Problem 1: Mind like a sieve
The German psychologist Hermann Ebbinghaus in 1885 painstakingly did several experiments on himself by trying to memorize nonsensical words, and measuring how long he could remember them.
He established the exponential forgetting curve, which states that the amount of stuff retained decreases exponentially quickly over time.
So don't be alarmed if you don't remember anything from the book you read last year.
But there is good news. You can interrupt forgetting by revising the subject. For example, if you are trying to memorize a concept, you can try to revisit it in one hour, then after one day, then after few days and so on.
You are probably thinking, there is no way you can do this with books. You are right, but the point is to try to use this selectively. Let's hold on to this thought for now.
Problem 2: Highlighting and linear reading
Most of us read books front to back. We might highlight some lines here and there. This has been me for a long time. Only recently have I realized how terrible this strategy is. Thanks to the forgetting curve, most of what we read will vaporize. The notes we highlight are never visited again, making them completely useless.
Kinds of Reading
There are different levels of reading. Mortimer Adler wrote a book called How to Read a Book, and identified the following kinds of reading.
Level 1: Elementary reading.
This is what was taught in the school and what everybody pretty much does. This involves, as mentioned above, a linear reading from front to back. This uses the least effort and consequently the least effective.
Level 2: Inspectional Reading
You inspect the work, familiarize yourselves. You read the table of contents and try to understand the structure of the book.
Level 3: Analytical Reading
You want to profit from the reading. You ask particular set of questions and form opinions. If you don’t understand something, you look up elsewhere.

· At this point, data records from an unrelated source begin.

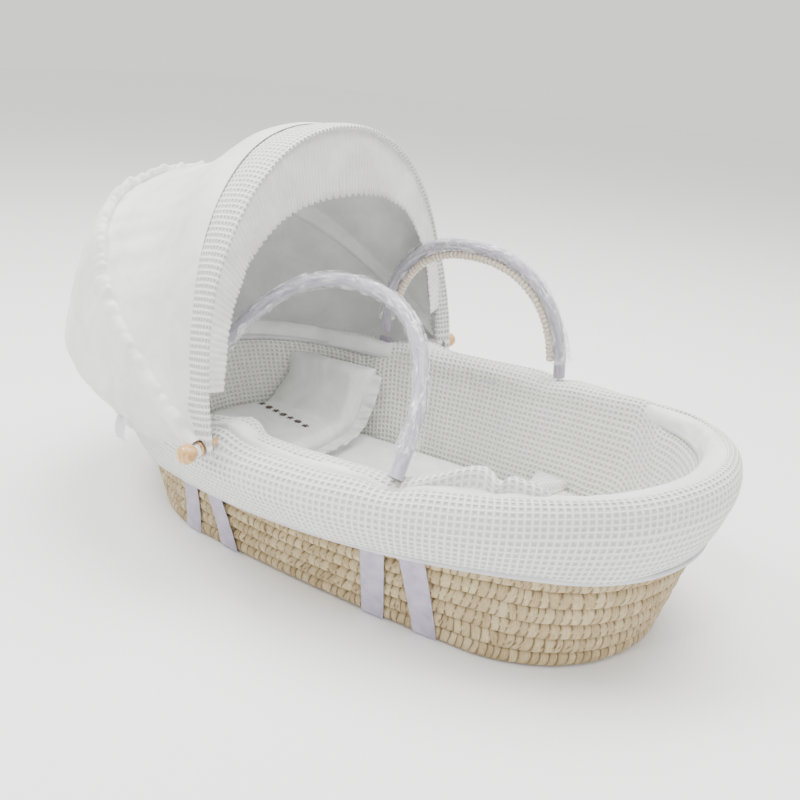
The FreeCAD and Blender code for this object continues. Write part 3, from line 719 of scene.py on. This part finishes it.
def hem_section(x):
    return [skirt_corner(x, above, extra) for above, extra in (
        (0.0026, 0.0018), (0.0082, 0.0014), (0.0088, 0.0050), (0.0060, 0.0076), (0.0022, 0.0050))]


hem = around("skirt_hem_binding", hem_section, 320, 12)
dress(hem, hem_tape, "basket", ["skirt_hem"])

piping = around("rim_piping_cord", lambda x: [(0.0098, 0.1695), (0.0126, 0.1690), (0.0130, 0.1735),
                                              (0.0112, 0.1752), (0.0096, 0.1730)], 300, 10)
dress(piping, hem_tape, "basket", ["rim_piping"])


def bumper_inside(z):
    share = (z - 0.0163) / 0.1528
    return -0.01884 + share * 0.04904 - 0.010 - share * 0.007 - 0.002 * (1 - abs(2 * share - 1))


def ease(low, high, x):
    share = max(0.0, min(1.0, (x - low) / (high - low)))
    return share * share * (3 - 2 * share)


def bumper_section(x):
    """The liner rolls out over the rim along the sides and stays inside it at the foot and the head."""
    over = ease(-0.215, -0.150, x) * (1 - ease(0.262, 0.312, x))
    tucked = [(0.0298, 0.1672), (0.0262, 0.1690), (0.0205, 0.1696), (0.0150, 0.1682)]
    rolled = [(0.0415, 0.1850), (0.0375, 0.1945), (0.0240, 0.1965), (0.0130, 0.1860)]
    top = [tuple(a + (b - a) * over for a, b in zip(p, q)) for p, q in zip(tucked, rolled)]
    inner = [(bumper_inside(z), z) for z in (0.160, 0.140, 0.118, 0.096, 0.074, 0.050, 0.030, 0.0175)]
    return [(-0.0186, 0.0175), (0.0060, 0.0927)] + top + inner


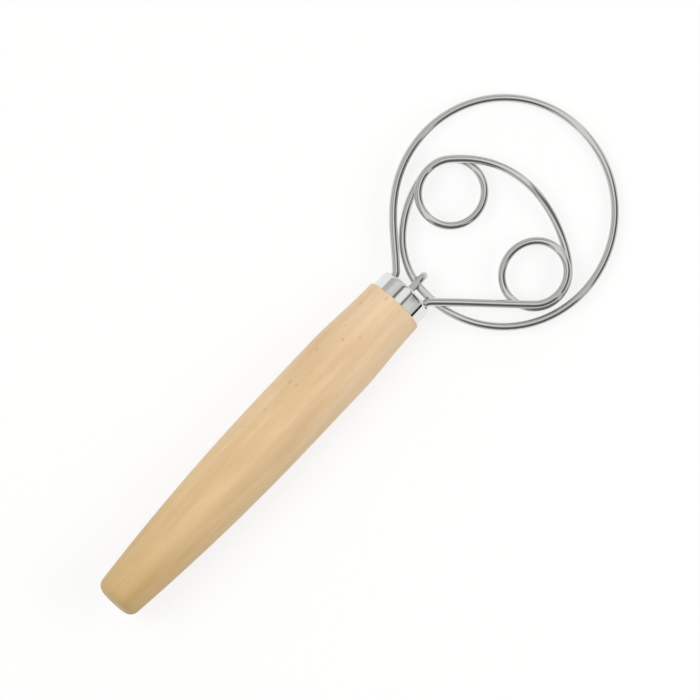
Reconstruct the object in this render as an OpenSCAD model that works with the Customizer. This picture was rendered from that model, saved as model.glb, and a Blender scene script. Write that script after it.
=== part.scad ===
// Dough whisk: a turned beech handle, a steel ferrule, one long bent wire and a staple.
// The handle lies along X with its flat butt at X = 0. The head's wire loops lie in the XY plane.
// All sizes are in millimetres.

/* [Handle] */
// Length of the turned wood from the flat butt to the ferrule
handle_length = 205.8; // [150:0.1:280]
// Diameter of the handle at its thickest part
grip_d = 35.8; // [28:0.1:44]
// Distance from the butt to the start of the thickest part
grip_start = 125; // [90:1:140]
// Length of the even, thickest part
grip_even_length = 37; // [10:1:40]
// Radius of the long swell between the butt and the thickest part
swell_radius = 1230; // [1000:10:2000]
// Radius of the rounded edge round the butt
butt_edge_radius = 5; // [2:0.1:7]
// Radius of the round fall from the thickest part towards the ferrule
fall_radius = 210; // [150:5:400]
// Length of that round fall along the handle
fall_length = 17; // [10:0.5:20]
// Radius of the hollow sweep that follows the fall
sweep_radius = 420; // [300:10:900]
// Radius of the small rounded edge where the wood meets the ferrule
neck_edge_radius = 0.9; // [0.4:0.1:1.5]

/* [Ferrule] */
// Outer diameter of the ferrule
ferrule_d = 29.6; // [27:0.1:31]
// Length of the ferrule along the handle
ferrule_length = 9.7; // [7:0.1:16]
// Thickness of the ferrule's side and end walls
ferrule_wall = 0.9; // [0.6:0.1:1.4]
// Outside radius of the ferrule's rounded shoulder
ferrule_shoulder = 2.2; // [1.2:0.1:2.6]
// Free space between the wooden tenon and the ferrule
tenon_clearance = 0.08; // [0.02:0.01:0.2]

/* [Wire] */
// Diameter of the whisk wire
wire_d = 4.1; // [2.5:0.1:4.4]
// Free space kept between two turns of the wire where they cross
wire_gap = 0.5; // [0.45:0.05:1]
// Radius of the bend at the wire's centre line where it leaves the ferrule
neck_bend_radius = 4.6; // [4.2:0.1:5.5]
// Angle between the handle and the run that starts the ring
ring_run_angle = 44.2; // [40:0.1:48]
// Angle between the handle and the run that comes back from the eyes
return_run_angle = 46; // [42:0.5:50]
// Sideways place of the hole for the run that starts the ring
ring_run_y = 9.9; // [9.5:0.1:10.5]
// Sideways place of the hole for the run that comes back, on the other side
return_run_y = 10.6; // [10:0.1:11]
// Length of wire held inside the ferrule and the handle at each end
wire_hold = 28; // [18:1:40]
// Free space round each wire in its bore
bore_clearance = 0.15; // [0.05:0.05:0.3]

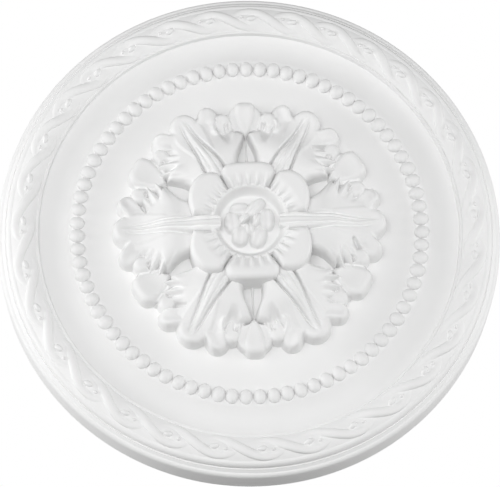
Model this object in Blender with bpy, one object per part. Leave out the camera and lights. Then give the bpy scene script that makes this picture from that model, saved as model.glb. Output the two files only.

Level 4: Syntopical Reading
This is the most demanding way to read a book. Or rather, this involves reading multiple books from the same discipline and comparing and contrasting, and synthesizing the material in the discipline from them. It is as if you put the authors to work.
Putting it together
Now that we have seen what kind of issues we face and how to read better, here are my takeaways.
Employ level 3 (or 4) reading
Unless you are going to write a book yourself, or are trying to master a field consciously, you may not be able to use the syntopical reading method consistently.
So it is good to aim for at least level 3 reading. We don’t just go from front to back, but we start with the table of contents, and build a structure of the book and go back and forth. We ask ourselves how this connects to what we know already. We sweat and perspire.
Even after spending a lot of time with a book, if you never think about it, you will still forget. That’s how our brains work. So you need a way to periodically revisit what you have read.
One option is to re-read the book periodically. This is certainly helpful, but doesn’t scale well. If you want to read 5 new books every year, then after 10 years you will have to read 5 new books and reread 50.
So another option is to revisit what you have highlighted periodically. Making this work well is not easy either (just because it lacks practicality). I use a tool called Readwise which solves this problem.
Readwise extracts the highlights from Kindle books (and many other sources), and presents 10 (configurable) highlights to me everyday and uses spaced repetition.
This has been an excellent way for me to go back to the books periodically.
Take better notes
But the above method of rereading highlights still has a drawback. For best learning experience, it is important to recall rather than reread. Readwise allows you to configure what is called Cloze detection where you can guess a blanked out word, but that’s not the same as being posed a question (e.g. “what is the key idea of XYZ?”).
So another way of approaching this is to write down key ideas and notes from a book yourselves, and then putting them into a software so that you can use to periodically get quizzed.
Anki is the most popular spaced repetition tool, but I find RemNote to be a lot more useful to take notes and also mark questions for spaced repetition.
By the way, the next level of taking notes is the Zettlekasten method, but that deserves a post of its own, so I will leave it out here. But the gist is that it a system that allows you to build connections between the notes you take. And it doesn’t place as much emphasis on recall and spaced repetition.
Final word: Be Pragmatic
Remember, you are doing this for yourself. With that point of view, try to figure out what works and what doesn’t. Do not try to spend all your waking hours reading books if you have a day job, because Warren Buffett does so.
But at the same time, do not try to read one book over a year because you just spent all the time rewriting the entire book in your own words.
In both situations, you are going to start to hate reading.
In fact, gamifying reading might be fine, if it gets you into the groove and helps you form a habit.
Be a pragmatic reader and most importantly, enjoy reading books!